Exercise directions: The material below holds a span beginning at the line with "calyx_stitching();" and ending at the line with "from mathutils.bvhtree import BVHTree". Quote that span exactly, both ends included, and only that span.
'''
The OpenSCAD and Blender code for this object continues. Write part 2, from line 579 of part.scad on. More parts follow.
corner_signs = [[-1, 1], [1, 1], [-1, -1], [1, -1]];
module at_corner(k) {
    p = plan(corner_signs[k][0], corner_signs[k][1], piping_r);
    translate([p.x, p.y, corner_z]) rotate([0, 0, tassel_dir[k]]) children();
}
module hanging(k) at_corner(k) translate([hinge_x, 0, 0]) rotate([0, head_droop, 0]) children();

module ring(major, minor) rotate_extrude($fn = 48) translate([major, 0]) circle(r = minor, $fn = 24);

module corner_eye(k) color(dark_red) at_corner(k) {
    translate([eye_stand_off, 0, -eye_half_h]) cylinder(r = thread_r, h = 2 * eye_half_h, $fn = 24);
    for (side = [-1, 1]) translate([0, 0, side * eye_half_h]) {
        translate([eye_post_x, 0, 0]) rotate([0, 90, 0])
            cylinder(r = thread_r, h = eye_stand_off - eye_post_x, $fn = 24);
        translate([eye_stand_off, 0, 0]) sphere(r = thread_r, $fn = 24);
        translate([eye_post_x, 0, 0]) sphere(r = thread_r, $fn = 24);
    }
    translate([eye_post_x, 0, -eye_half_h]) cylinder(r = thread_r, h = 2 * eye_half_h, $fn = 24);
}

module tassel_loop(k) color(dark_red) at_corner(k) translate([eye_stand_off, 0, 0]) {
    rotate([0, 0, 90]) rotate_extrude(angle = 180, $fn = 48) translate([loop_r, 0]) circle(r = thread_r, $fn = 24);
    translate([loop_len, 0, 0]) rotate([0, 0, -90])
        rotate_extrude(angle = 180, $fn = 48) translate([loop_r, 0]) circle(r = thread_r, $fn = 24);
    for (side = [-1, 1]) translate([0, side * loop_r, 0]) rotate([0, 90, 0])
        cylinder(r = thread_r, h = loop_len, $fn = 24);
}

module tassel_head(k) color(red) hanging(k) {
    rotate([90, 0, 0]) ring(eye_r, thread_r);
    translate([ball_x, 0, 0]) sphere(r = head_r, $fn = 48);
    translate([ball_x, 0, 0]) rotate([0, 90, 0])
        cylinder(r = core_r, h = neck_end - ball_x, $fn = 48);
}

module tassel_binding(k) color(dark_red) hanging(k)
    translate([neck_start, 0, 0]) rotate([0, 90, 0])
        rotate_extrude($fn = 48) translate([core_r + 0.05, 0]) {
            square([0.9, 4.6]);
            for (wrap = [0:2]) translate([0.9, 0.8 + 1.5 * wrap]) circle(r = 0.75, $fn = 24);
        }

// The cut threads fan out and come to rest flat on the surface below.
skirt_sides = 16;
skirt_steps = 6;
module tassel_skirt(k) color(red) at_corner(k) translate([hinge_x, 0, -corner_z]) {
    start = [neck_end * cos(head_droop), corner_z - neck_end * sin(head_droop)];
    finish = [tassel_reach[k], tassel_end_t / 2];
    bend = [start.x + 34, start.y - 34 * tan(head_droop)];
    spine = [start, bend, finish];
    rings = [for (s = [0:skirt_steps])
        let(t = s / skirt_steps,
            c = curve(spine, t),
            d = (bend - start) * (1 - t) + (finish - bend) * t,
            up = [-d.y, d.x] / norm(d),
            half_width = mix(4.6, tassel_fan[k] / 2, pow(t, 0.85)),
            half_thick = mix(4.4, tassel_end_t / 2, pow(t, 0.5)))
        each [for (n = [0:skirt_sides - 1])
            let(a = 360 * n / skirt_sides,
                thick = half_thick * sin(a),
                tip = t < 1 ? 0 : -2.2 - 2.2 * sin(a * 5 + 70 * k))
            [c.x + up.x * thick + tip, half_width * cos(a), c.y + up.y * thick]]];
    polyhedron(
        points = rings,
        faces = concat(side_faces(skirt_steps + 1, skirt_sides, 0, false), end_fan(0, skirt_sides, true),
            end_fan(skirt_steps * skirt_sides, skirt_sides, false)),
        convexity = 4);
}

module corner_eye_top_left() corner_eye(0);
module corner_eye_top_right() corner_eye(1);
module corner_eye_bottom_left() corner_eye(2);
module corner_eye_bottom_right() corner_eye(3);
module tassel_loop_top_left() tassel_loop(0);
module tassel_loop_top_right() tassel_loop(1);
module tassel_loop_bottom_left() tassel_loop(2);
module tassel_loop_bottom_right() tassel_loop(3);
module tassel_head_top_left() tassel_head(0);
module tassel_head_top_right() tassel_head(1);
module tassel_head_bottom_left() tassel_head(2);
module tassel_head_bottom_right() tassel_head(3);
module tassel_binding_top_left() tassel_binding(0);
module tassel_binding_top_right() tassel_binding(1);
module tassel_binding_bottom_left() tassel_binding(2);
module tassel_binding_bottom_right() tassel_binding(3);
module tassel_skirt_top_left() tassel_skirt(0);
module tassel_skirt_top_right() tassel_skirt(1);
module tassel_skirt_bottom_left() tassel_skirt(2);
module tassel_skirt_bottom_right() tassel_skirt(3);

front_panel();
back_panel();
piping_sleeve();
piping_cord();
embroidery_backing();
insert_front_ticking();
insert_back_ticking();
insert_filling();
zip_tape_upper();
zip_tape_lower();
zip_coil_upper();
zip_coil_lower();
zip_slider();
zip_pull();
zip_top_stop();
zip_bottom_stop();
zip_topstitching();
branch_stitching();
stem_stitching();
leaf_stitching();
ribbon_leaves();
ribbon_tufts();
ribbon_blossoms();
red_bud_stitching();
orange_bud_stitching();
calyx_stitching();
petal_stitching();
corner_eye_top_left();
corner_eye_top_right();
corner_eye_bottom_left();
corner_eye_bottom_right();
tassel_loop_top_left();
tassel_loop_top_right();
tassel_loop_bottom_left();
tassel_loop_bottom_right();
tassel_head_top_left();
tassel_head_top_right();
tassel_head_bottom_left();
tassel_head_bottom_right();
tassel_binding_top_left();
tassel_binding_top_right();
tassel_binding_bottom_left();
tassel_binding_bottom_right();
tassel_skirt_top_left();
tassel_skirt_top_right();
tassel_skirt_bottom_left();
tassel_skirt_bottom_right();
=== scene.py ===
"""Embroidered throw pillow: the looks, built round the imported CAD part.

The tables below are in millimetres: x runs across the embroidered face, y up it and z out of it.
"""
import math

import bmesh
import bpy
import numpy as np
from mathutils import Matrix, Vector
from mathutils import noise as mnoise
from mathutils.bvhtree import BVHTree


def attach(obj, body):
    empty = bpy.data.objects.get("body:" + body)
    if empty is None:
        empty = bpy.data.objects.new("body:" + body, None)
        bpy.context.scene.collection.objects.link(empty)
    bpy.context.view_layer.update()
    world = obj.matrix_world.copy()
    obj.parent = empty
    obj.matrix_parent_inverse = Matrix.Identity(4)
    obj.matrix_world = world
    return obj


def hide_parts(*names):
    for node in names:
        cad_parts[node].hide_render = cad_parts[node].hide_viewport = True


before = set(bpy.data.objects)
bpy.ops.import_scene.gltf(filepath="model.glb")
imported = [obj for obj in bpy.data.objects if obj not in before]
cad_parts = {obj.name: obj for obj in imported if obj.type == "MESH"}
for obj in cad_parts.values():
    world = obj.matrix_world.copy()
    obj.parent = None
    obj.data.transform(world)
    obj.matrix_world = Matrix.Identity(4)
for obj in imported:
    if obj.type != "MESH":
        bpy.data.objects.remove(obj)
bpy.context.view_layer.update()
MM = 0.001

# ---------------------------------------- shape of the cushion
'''
Task output:
calyx_stitching();
petal_stitching();
corner_eye_top_left();
corner_eye_top_right();
corner_eye_bottom_left();
corner_eye_bottom_right();
tassel_loop_top_left();
tassel_loop_top_right();
tassel_loop_bottom_left();
tassel_loop_bottom_right();
tassel_head_top_left();
tassel_head_top_right();
tassel_head_bottom_left();
tassel_head_bottom_right();
tassel_binding_top_left();
tassel_binding_top_right();
tassel_binding_bottom_left();
tassel_binding_bottom_right();
tassel_skirt_top_left();
tassel_skirt_top_right();
tassel_skirt_bottom_left();
tassel_skirt_bottom_right();
=== scene.py ===
"""Embroidered throw pillow: the looks, built round the imported CAD part.

The tables below are in millimetres: x runs across the embroidered face, y up it and z out of it.
"""
import math

import bmesh
import bpy
import numpy as np
from mathutils import Matrix, Vector
from mathutils import noise as mnoise
from mathutils.bvhtree import BVHTree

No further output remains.